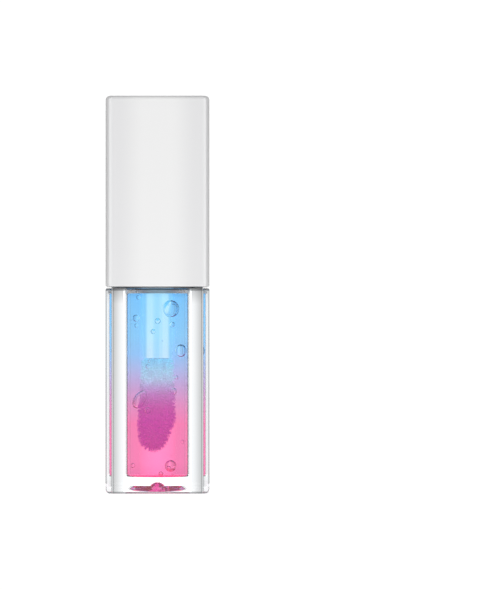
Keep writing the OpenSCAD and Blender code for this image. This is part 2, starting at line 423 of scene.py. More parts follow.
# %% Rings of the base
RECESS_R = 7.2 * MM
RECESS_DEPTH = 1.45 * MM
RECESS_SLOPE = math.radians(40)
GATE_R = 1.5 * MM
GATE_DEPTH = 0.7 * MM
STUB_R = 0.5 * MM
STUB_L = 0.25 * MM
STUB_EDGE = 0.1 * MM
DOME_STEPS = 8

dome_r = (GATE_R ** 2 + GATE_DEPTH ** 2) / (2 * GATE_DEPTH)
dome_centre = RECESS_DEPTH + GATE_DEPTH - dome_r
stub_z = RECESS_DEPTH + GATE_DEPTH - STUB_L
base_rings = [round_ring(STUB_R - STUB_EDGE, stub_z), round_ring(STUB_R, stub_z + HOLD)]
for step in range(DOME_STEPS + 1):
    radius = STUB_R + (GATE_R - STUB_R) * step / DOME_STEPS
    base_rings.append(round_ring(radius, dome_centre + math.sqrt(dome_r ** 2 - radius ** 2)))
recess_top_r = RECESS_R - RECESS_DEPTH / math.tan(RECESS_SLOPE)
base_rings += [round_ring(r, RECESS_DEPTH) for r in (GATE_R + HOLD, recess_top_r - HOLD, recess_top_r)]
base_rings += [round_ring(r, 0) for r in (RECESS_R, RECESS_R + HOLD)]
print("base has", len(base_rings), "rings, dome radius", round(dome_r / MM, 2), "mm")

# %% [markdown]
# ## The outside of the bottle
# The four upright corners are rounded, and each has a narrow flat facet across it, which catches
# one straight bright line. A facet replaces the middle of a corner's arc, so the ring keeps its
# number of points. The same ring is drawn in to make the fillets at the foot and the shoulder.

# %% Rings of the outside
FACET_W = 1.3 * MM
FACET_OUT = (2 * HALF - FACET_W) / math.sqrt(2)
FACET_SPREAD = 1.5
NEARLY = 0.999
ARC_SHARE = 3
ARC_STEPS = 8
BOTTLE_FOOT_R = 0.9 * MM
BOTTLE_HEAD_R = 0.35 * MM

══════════

• _Problem to solve_
Copy all data exactly, start to finish.

• _Exercise output_
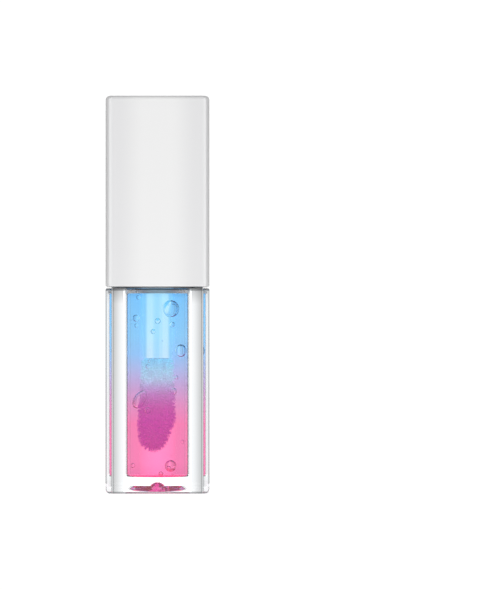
Keep writing the OpenSCAD and Blender code for this image. This is part 2, starting at line 423 of scene.py. More parts follow.
# %% Rings of the base
RECESS_R = 7.2 * MM
RECESS_DEPTH = 1.45 * MM
RECESS_SLOPE = math.radians(40)
GATE_R = 1.5 * MM
GATE_DEPTH = 0.7 * MM
STUB_R = 0.5 * MM
STUB_L = 0.25 * MM
STUB_EDGE = 0.1 * MM
DOME_STEPS = 8

dome_r = (GATE_R ** 2 + GATE_DEPTH ** 2) / (2 * GATE_DEPTH)
dome_centre = RECESS_DEPTH + GATE_DEPTH - dome_r
stub_z = RECESS_DEPTH + GATE_DEPTH - STUB_L
base_rings = [round_ring(STUB_R - STUB_EDGE, stub_z), round_ring(STUB_R, stub_z + HOLD)]
for step in range(DOME_STEPS + 1):
    radius = STUB_R + (GATE_R - STUB_R) * step / DOME_STEPS
    base_rings.append(round_ring(radius, dome_centre + math.sqrt(dome_r ** 2 - radius ** 2)))
recess_top_r = RECESS_R - RECESS_DEPTH / math.tan(RECESS_SLOPE)
base_rings += [round_ring(r, RECESS_DEPTH) for r in (GATE_R + HOLD, recess_top_r - HOLD, recess_top_r)]
base_rings += [round_ring(r, 0) for r in (RECESS_R, RECESS_R + HOLD)]
print("base has", len(base_rings), "rings, dome radius", round(dome_r / MM, 2), "mm")

# %% [markdown]
# ## The outside of the bottle
# The four upright corners are rounded, and each has a narrow flat facet across it, which catches
# one straight bright line. A facet replaces the middle of a corner's arc, so the ring keeps its
# number of points. The same ring is drawn in to make the fillets at the foot and the shoulder.

# %% Rings of the outside
FACET_W = 1.3 * MM
FACET_OUT = (2 * HALF - FACET_W) / math.sqrt(2)
FACET_SPREAD = 1.5
NEARLY = 0.999
ARC_SHARE = 3
ARC_STEPS = 8
BOTTLE_FOOT_R = 0.9 * MM
BOTTLE_HEAD_R = 0.35 * MM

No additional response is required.